Source material:
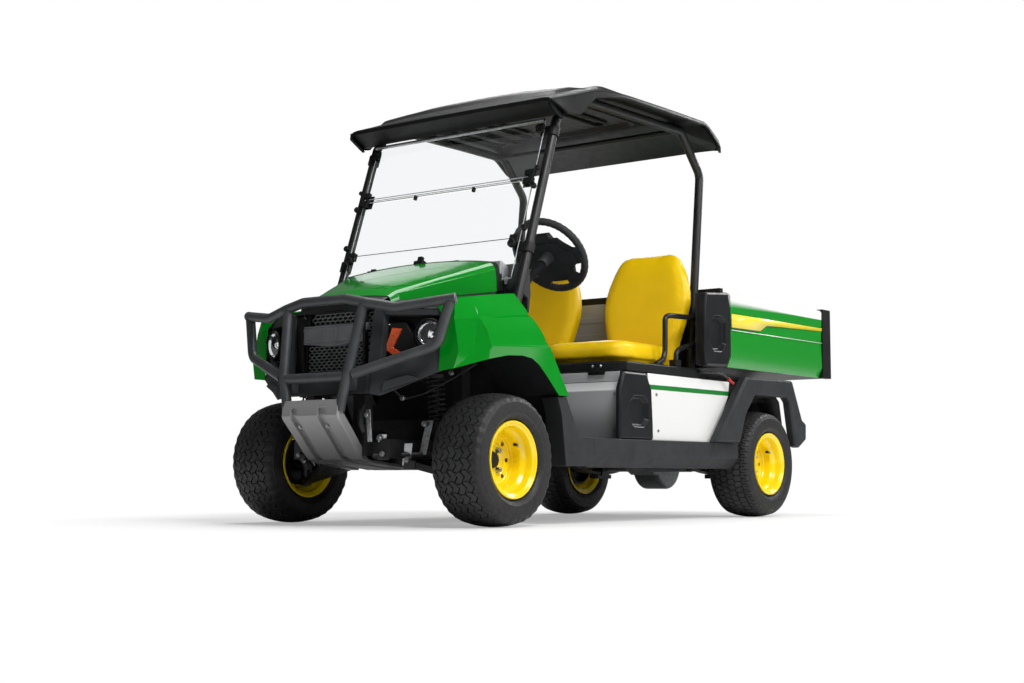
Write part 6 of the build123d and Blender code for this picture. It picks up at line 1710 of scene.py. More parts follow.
def make_glass():
    """Two-part clear windshield with its rails, light strips of painted highlight along its edges, clamps, hinges,
    knobs and foot clips.
    """
    piece = dress("windshield", FINISH["glazing"], 0.001)
    piece = dress("windshield_clamps", FINISH["panel_black"], 0.0012)

    rails = Form()
    rails.tube([af(-0.452, 0.424, 1.610), af(0.452, 0.424, 1.610)], 0, 0.0075, sides=16)
    # The light grey strips along the sheets' edges are a painted highlight for the light that the clear edges catch.
    for z, off, radius in ((1.368, 0.006, 0.0022), (1.352, 0.006, 0.0022)):
        rails.tube([on_glass(-0.425, z, off), on_glass(0.425, z, off)], 0, radius, mark=1, sides=10)
    rails.tube([on_glass(-0.425, 1.360, 0.004), on_glass(0.425, 1.360, 0.004)], 0, 0.0012, mark=2, sides=8)
    rails.tube([on_glass(-0.447, 1.112, 0.005), on_glass(0.447, 1.112, 0.005)], 0, 0.0016, mark=2, sides=8)
    rails.tube([on_glass(-0.445, 0.948, 0.002), on_glass(0.445, 0.948, 0.002)], 0, 0.0016, mark=1, sides=8)
    for side in (1, -1):
        rails.tube([on_glass(side * 0.4505, 0.955, 0.002), on_glass(side * 0.4505, 1.345, 0.002)], 0, 0.0014, mark=1,
                   sides=8)
        rails.tube([on_glass(side * 0.4505, 1.375, 0.002), on_glass(side * 0.4505, 1.598, 0.002)], 0, 0.0014, mark=1,
                   sides=8)
    piece = rails.piece("windshield_rails", [FINISH["steel"], FINISH["clear_edge"], FINISH["tube_black"]], crease=50)

    form = Form()
    for side in (1, -1):
        for z, wide, tall in ((1.382, 0.046, 0.022), (1.345, 0.046, 0.026), (1.572, 0.030, 0.036)):
            slab_on(form, on_glass(side * 0.438, z, 0.012), (1, 0, 0), GLASS_UP, (wide, tall, 0.018))
        slab_on(form, on_glass(side * 0.452, 1.363, 0.016), (1, 0, 0), GLASS_UP, (0.020, 0.060, 0.012))
        for z, radius in ((1.397, 0.0095), (1.322, 0.0125), (1.146, 0.0125)):
            knob(form, on_glass(side * 0.470, z, 0.004), GLASS_OUT, radius, 0.020)
        knob(form, on_glass(side * 0.430, 1.084, 0.005), GLASS_OUT, 0.0175, 0.024)
        slab_on(form, on_glass(side * 0.430, 1.106, 0.008), (1, 0, 0), GLASS_UP, (0.040, 0.034, 0.020))
        knob(form, on_glass(side * 0.432, 1.572, 0.020), GLASS_OUT, 0.0095, 0.008)
    for x in (-0.152, 0.159):
        slab_on(form, on_glass(x, 1.344, 0.008), (1, 0, 0), GLASS_UP, (0.012, 0.018, 0.012))
    for x, z, wide, tall in ((-0.277, 1.022, 0.056, 0.014), (0.165, 1.022, 0.056, 0.014), (-0.032, 1.038, 0.050,
                                                                                           0.030)):
        base = on_glass(x, z, 0.012)
        slab_on(form, base, (1, 0, 0), GLASS_UP, (wide, tall, 0.022))
        slab_on(form, base + GLASS_UP * tall * 0.7, (1, 0, 0), GLASS_UP, (wide * 0.45, tall * 0.9, 0.016))
    piece = form.piece("windshield_fittings", FINISH["panel_black"], crease=35)
    soften(piece, 0.0018, 2, 35)


def wheel_spot(x, y, z=0.0):
    """A point in the steering wheel's plane: x across, y up the rim, z along its shaft toward the driver."""
    up = (Vector((0, 0, 1)) - HELM_AXIS * HELM_AXIS.z).normalized()
    return HELM + HELM_AXIS.cross(up).normalized() * x + up * y + HELM_AXIS * z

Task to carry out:
Give every line of the material again, exactly as it reads.

Result:
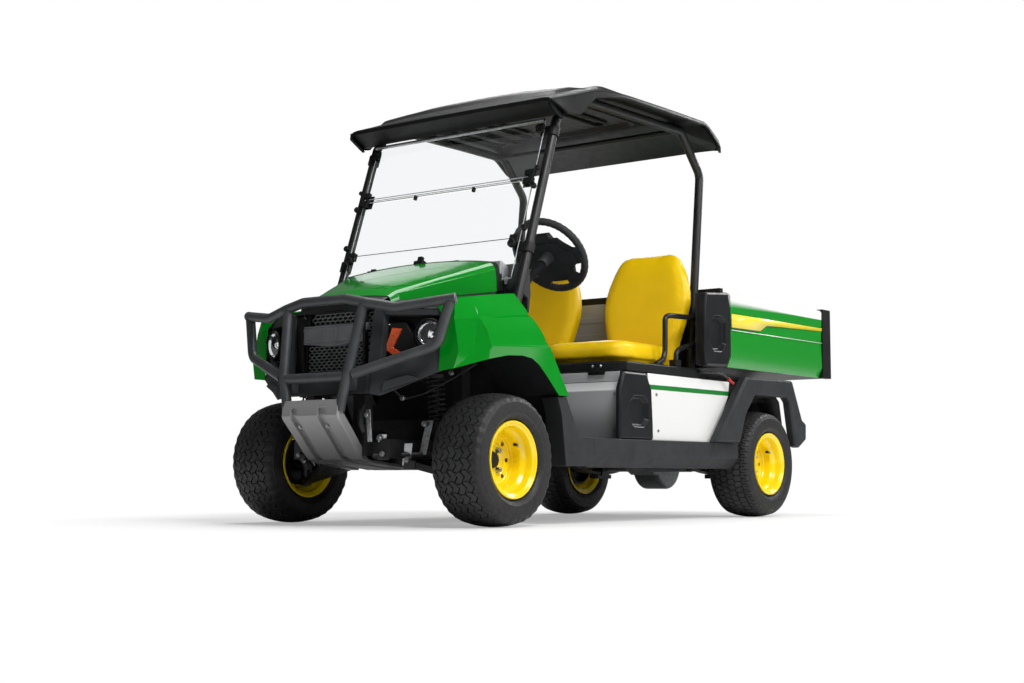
Write part 6 of the build123d and Blender code for this picture. It picks up at line 1710 of scene.py. More parts follow.
def make_glass():
    """Two-part clear windshield with its rails, light strips of painted highlight along its edges, clamps, hinges,
    knobs and foot clips.
    """
    piece = dress("windshield", FINISH["glazing"], 0.001)
    piece = dress("windshield_clamps", FINISH["panel_black"], 0.0012)

    rails = Form()
    rails.tube([af(-0.452, 0.424, 1.610), af(0.452, 0.424, 1.610)], 0, 0.0075, sides=16)
    # The light grey strips along the sheets' edges are a painted highlight for the light that the clear edges catch.
    for z, off, radius in ((1.368, 0.006, 0.0022), (1.352, 0.006, 0.0022)):
        rails.tube([on_glass(-0.425, z, off), on_glass(0.425, z, off)], 0, radius, mark=1, sides=10)
    rails.tube([on_glass(-0.425, 1.360, 0.004), on_glass(0.425, 1.360, 0.004)], 0, 0.0012, mark=2, sides=8)
    rails.tube([on_glass(-0.447, 1.112, 0.005), on_glass(0.447, 1.112, 0.005)], 0, 0.0016, mark=2, sides=8)
    rails.tube([on_glass(-0.445, 0.948, 0.002), on_glass(0.445, 0.948, 0.002)], 0, 0.0016, mark=1, sides=8)
    for side in (1, -1):
        rails.tube([on_glass(side * 0.4505, 0.955, 0.002), on_glass(side * 0.4505, 1.345, 0.002)], 0, 0.0014, mark=1,
                   sides=8)
        rails.tube([on_glass(side * 0.4505, 1.375, 0.002), on_glass(side * 0.4505, 1.598, 0.002)], 0, 0.0014, mark=1,
                   sides=8)
    piece = rails.piece("windshield_rails", [FINISH["steel"], FINISH["clear_edge"], FINISH["tube_black"]], crease=50)

    form = Form()
    for side in (1, -1):
        for z, wide, tall in ((1.382, 0.046, 0.022), (1.345, 0.046, 0.026), (1.572, 0.030, 0.036)):
            slab_on(form, on_glass(side * 0.438, z, 0.012), (1, 0, 0), GLASS_UP, (wide, tall, 0.018))
        slab_on(form, on_glass(side * 0.452, 1.363, 0.016), (1, 0, 0), GLASS_UP, (0.020, 0.060, 0.012))
        for z, radius in ((1.397, 0.0095), (1.322, 0.0125), (1.146, 0.0125)):
            knob(form, on_glass(side * 0.470, z, 0.004), GLASS_OUT, radius, 0.020)
        knob(form, on_glass(side * 0.430, 1.084, 0.005), GLASS_OUT, 0.0175, 0.024)
        slab_on(form, on_glass(side * 0.430, 1.106, 0.008), (1, 0, 0), GLASS_UP, (0.040, 0.034, 0.020))
        knob(form, on_glass(side * 0.432, 1.572, 0.020), GLASS_OUT, 0.0095, 0.008)
    for x in (-0.152, 0.159):
        slab_on(form, on_glass(x, 1.344, 0.008), (1, 0, 0), GLASS_UP, (0.012, 0.018, 0.012))
    for x, z, wide, tall in ((-0.277, 1.022, 0.056, 0.014), (0.165, 1.022, 0.056, 0.014), (-0.032, 1.038, 0.050,
                                                                                           0.030)):
        base = on_glass(x, z, 0.012)
        slab_on(form, base, (1, 0, 0), GLASS_UP, (wide, tall, 0.022))
        slab_on(form, base + GLASS_UP * tall * 0.7, (1, 0, 0), GLASS_UP, (wide * 0.45, tall * 0.9, 0.016))
    piece = form.piece("windshield_fittings", FINISH["panel_black"], crease=35)
    soften(piece, 0.0018, 2, 35)


def wheel_spot(x, y, z=0.0):
    """A point in the steering wheel's plane: x across, y up the rim, z along its shaft toward the driver."""
    up = (Vector((0, 0, 1)) - HELM_AXIS * HELM_AXIS.z).normalized()
    return HELM + HELM_AXIS.cross(up).normalized() * x + up * y + HELM_AXIS * z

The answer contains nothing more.